Перед каждым пилотируемым пуском Гагарин прилетает на космодром и провожает в полет своих товарищей. Он ведет связь после выхода кораблей на орбиту (любопытно, что позывной «Кедр» сохранился за ним и на Земле (4)). Черток рассказывает, что Гагарин очень профессионально вел переговоры с теми, кто летит («Мне нравилось его спокойствие и умение находить нужные слова в довольно нудных, но обязательных переговорах, когда надо было по интонации и тембру голоса определять самочувствие космонавтов. Ведь никакого ЦУПа с системами обработки и отображения информации тогда мы не имели. Источником оперативной информации „в реальном времени“ был сам космонавт. <…> Мне нравилось наблюдать за Гагариным, когда он вел переговоры с экипажем. Он сам явно не скрывал, что получал при этом удовольствие» (4)).

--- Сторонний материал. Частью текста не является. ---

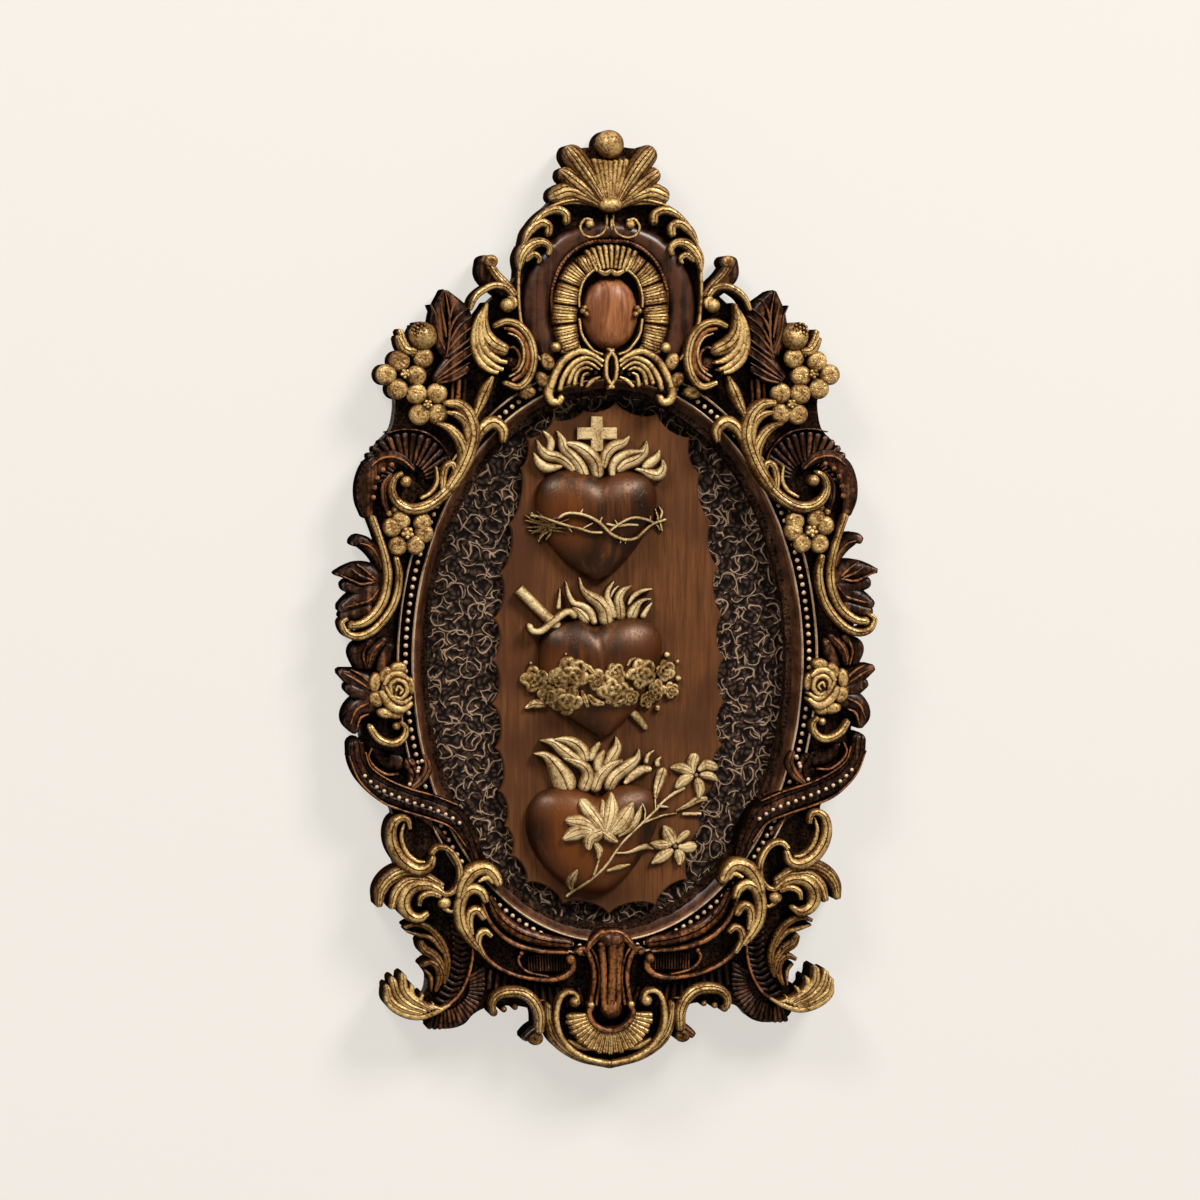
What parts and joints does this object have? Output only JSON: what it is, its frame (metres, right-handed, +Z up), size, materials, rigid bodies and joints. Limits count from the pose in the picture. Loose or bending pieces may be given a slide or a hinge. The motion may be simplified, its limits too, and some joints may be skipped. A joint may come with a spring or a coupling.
{
  "type": "carved devotional wall plaque",
  "caption": "Ornate carved walnut frame with an oval opening, holding a scalloped board with hearts, flames, thorns, dagger, roses and lilies in applied relief.",
  "frame": {"origin": "on the flat back of the frame, on its centre line, behind the crest", "axes": "+Z up, +X to the right seen from the front, +Y out of the back towards the wall"},
  "size_m": [0.3544, 0.0393, 0.5999],
  "materials": {
    "frame": "dark walnut with rubbed gold on the high carving",
    "ground": "near black with tan crackled ridges",
    "board": "satin reddish brown",
    "heart": "polished mahogany",
    "gilt": "matte pale gilding with a brown wash"
  },
  "bodies": {
    "root": {"frame": "frame", "ground_panel": "ground", "scalloped_board": "board", "cross": "gilt", "heart_upper": "heart", "heart_middle": "heart", "heart_lower": "heart", "flames_upper": "gilt", "flames_middle": "gilt", "flames_lower": "gilt", "crown_of_thorns": "gilt", "dagger_hilt": "gilt", "dagger_point": "gilt", "rose_garland": "gilt", "lily_spray": "gilt"}
  },
  "joints": []
}
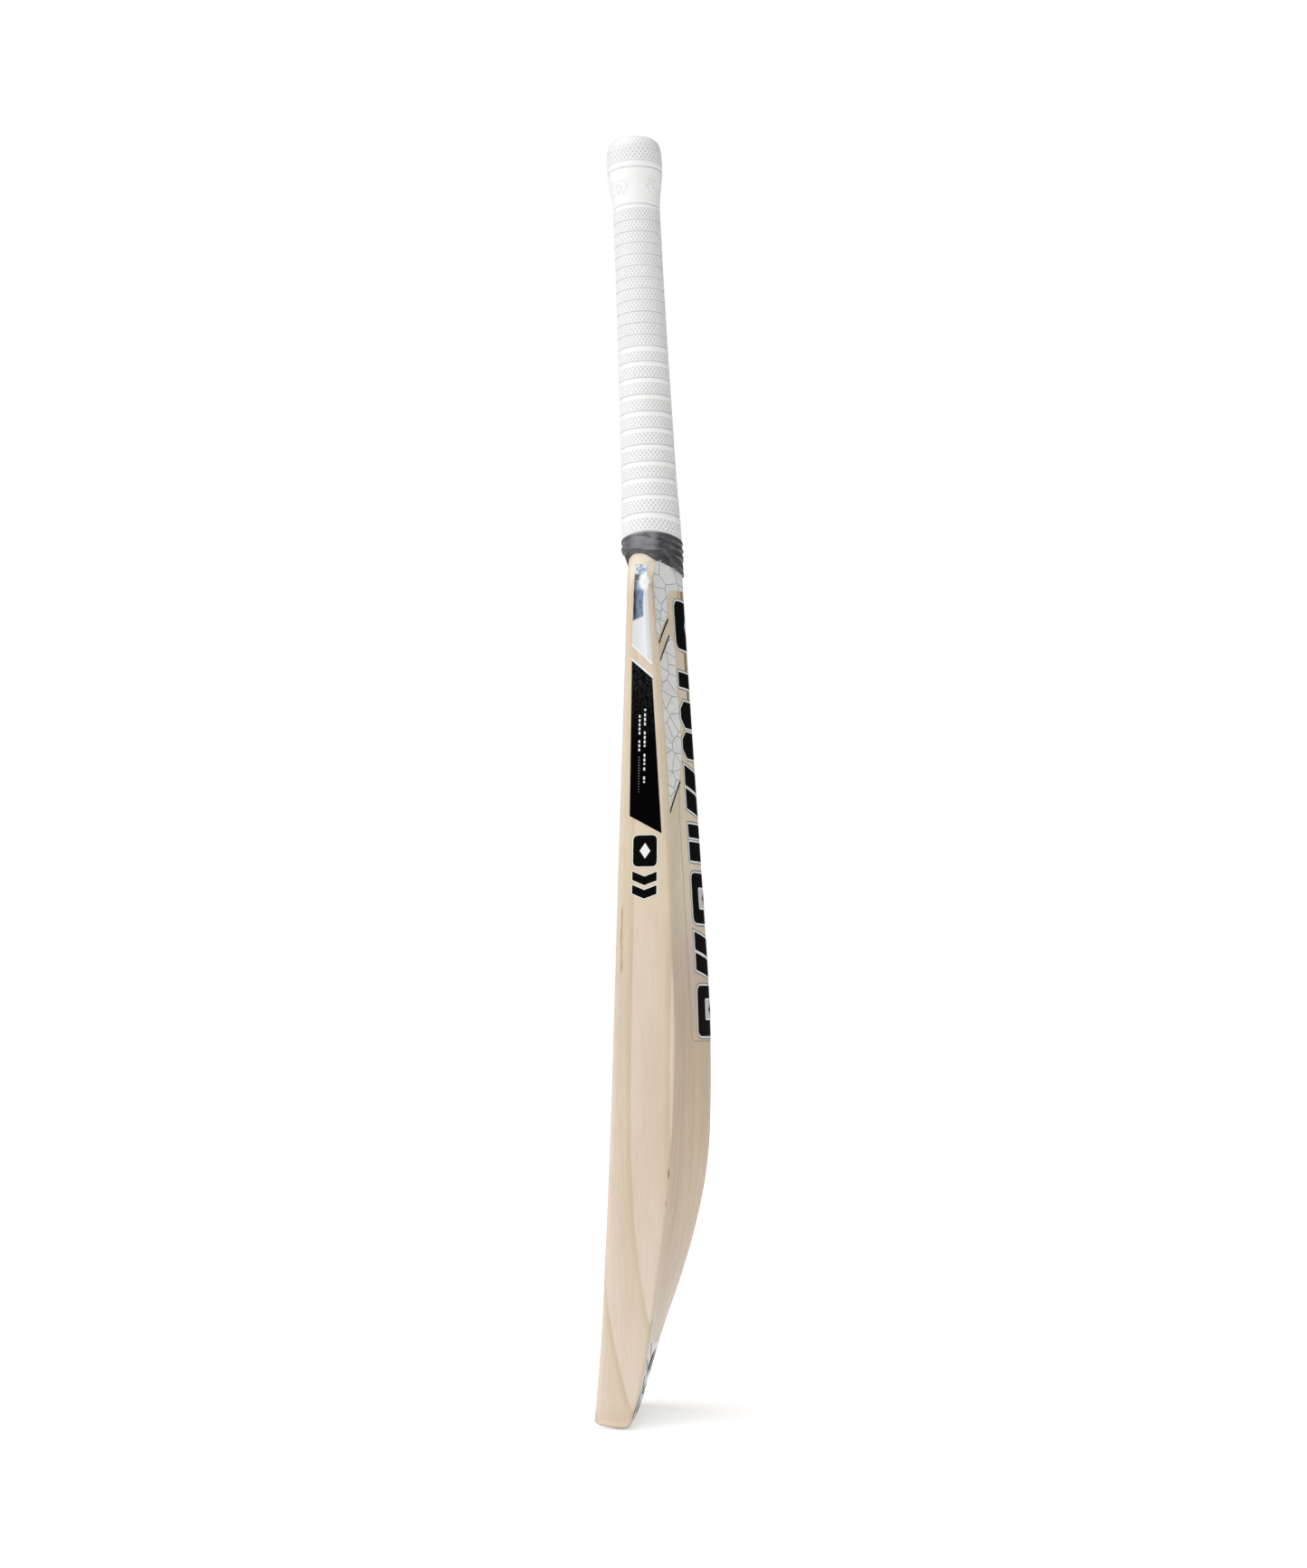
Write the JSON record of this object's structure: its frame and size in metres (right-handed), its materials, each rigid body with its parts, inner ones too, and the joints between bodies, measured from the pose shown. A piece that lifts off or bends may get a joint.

Кроме того, Гагарин выполняет функции фактического начальника не только своих товарищей-космонавтов, но и всего гарнизона: потенциальных космонавтов, их жен, обслуживающего персонала, охраны и т. д. Его возможности и претензии простирались довольно далеко: он мог издать распоряжение о запрете ношения на территории Звездного военной формы — и останавливать людей на улицах (их было немного, и все так или иначе знакомые) с замечаниями: «Я же давал команду, чтобы в летном обмундировании по городку не ходить» (5); мог затребовать снегоуборочную машину только для того, чтобы замести следы при краже автомобиля у только что купившего ее товарища («У летчиков принято разыгрывать друг друга. Юрий Алексеевич этой традиции остался верен» (5); мог, подвозя приятеля-космонавта с работающей в здешней медсанчасти женой, спросить строгим голосом — даже не его, а ее: почему, собственно, она опаздывает на работу? Вообще, прорабатывать знакомых приходилось часто — за неявку на зарядку, за систематические опоздания, за нарушения дисциплины; к отчетно-выборным партсобраниям следовало писать на товарищей «аттестации» — причем непременно объективные, иначе обвинят, что «плетешься в хвосте отсталых настроений некоторых космонавтов» (9).
Странно, конечно, что человек, который хлопает по плечу Че Гевару, трогает за коленку английскую королеву и целуется с Лоллобриджидой, у себя дома работает еще и кем-то вроде управдома. Странно; но если главная характеристика публичной жизни Гагарина в 1960-е — отсутствие трения, доступность всего, то что касается профессиональной сферы, тут все было наоборот; он был не сам по себе, но часть механизма, в котором было полно паразитных шестеренок, замедляющих движение, увеличивающих потери на трение и создающих ненужный перегрев; и проще было выполнять многие странные обязанности самому; проще для всех.